A black wolf ran by, bundle of clothes gripped in his teeth, a dangling sleeve dragging through last year’s grass.

“Tomas, you cheater!”

He dropped the clothes at the base of the tree, circled it, and changed. “You didn’t say anything about staying on two legs.”

“It’s not much of a race if you’re on four!” she panted, throwing an arm around the trunk to stop herself.

Tomas grinned. “You only say that because you lost. If you want to rest here for a minute, I’ll go make sure we’re still on track.”

“Be careful.” The words were habit more than anything. Without a map, the road was their only way to Karis; the compass she’d taken from Captain Reiter, no good without a heading. She watched Tomas run off to the south, then sank crossed-legged to the ground. Circling a breeze around the tree about ten feet out so she’d know when he returned, she settled in to practice.

By the time Tomas broke through her circle, she’d blown down three dead cedars, tipping their roots up out of the ground, pulled a scattering of old bird shot out of the tree behind her, re-formed it into a small lead bar, and had lifted a trio of fallen leaves about fifteen feet above the ground. She set the leaves on fire—one, two, three—and scattered the ash as Tomas settled beside her, the silver streak at his shoulder glittering in the first strong sunlight they’d had for a couple of days.

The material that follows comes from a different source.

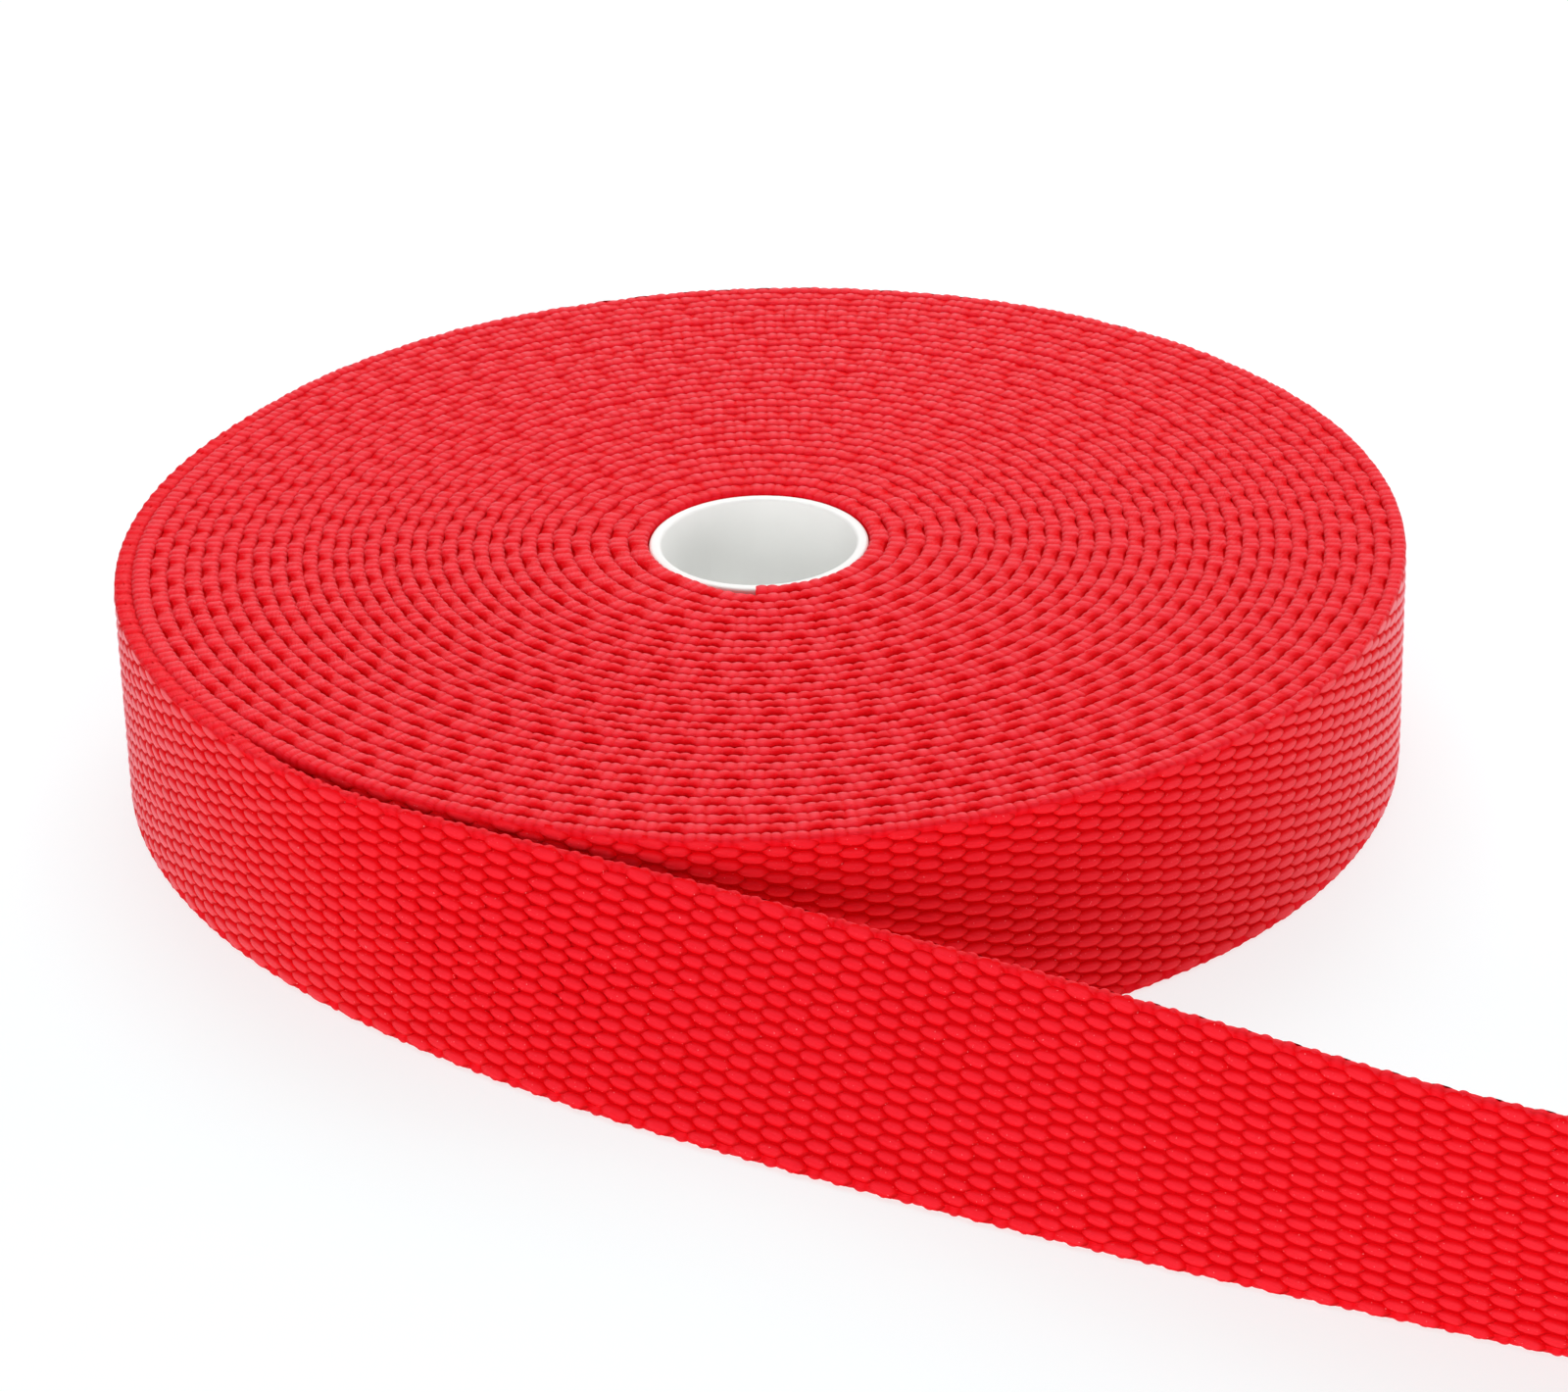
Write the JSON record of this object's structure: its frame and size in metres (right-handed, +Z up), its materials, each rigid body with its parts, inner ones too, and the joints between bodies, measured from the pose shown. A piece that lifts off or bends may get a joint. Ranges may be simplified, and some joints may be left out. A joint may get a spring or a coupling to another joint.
{
  "type": "roll of webbing",
  "caption": "Flat roll of woven nylon webbing wound on a short white tube, its outer end pulled loose and standing on its edge.",
  "frame": {"origin": "centre of the bounding box at the surface that the roll lies on", "axes": "+Z up along the roll's axis, +Y from the loose end's cut edge towards the back of the roll, +X to the right seen from the front"},
  "size_m": [0.1508, 0.1982, 0.025],
  "materials": {
    "webbing": "woven nylon, red, satin sheen",
    "tube": "smooth white plastic"
  },
  "bodies": {
    "root": {"webbing_roll": "webbing", "loose_end": "webbing", "core_tube": "tube"}
  },
  "joints": []
}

“It’s not silver like a standard silver wolf, is it?” The fur felt both coarser and sleeker under her fingers. “I mean, Jaspyr was really more a pale gray. This is almost a metallic silver. Very elega…”

“When did you meet Jaspyr?”

Mirian sighed and pulled her hand away. Tomas almost never changed when she was touching him now. She suspected it had to do with what they’d almost done. “At the opera.”

“In fur?”

“No, that was the next day.”

He stared at her for a long moment. Mirian lifted her chin and stared back. “You were the mage he had up his nose.”

It wasn’t a question, but she answered it anyway. “Yes.” It didn’t hurt anymore. Apparently, she wasn’t quite sensible enough to not miss the ache.

“Why didn’t you tell me before?”

Only one possible answer to that. “It wasn’t any of your business.”

“Wasn’t? And now?”

She shrugged and sent another half dozen dead leaves up into the air, far enough she had to squint to bring them into focus. Far enough seemed to be getting closer every day, living rough doing her vision no favors. She split the breeze carrying the leaves and danced them around each other before igniting the odd numbered and letting the evens fall back to the ground.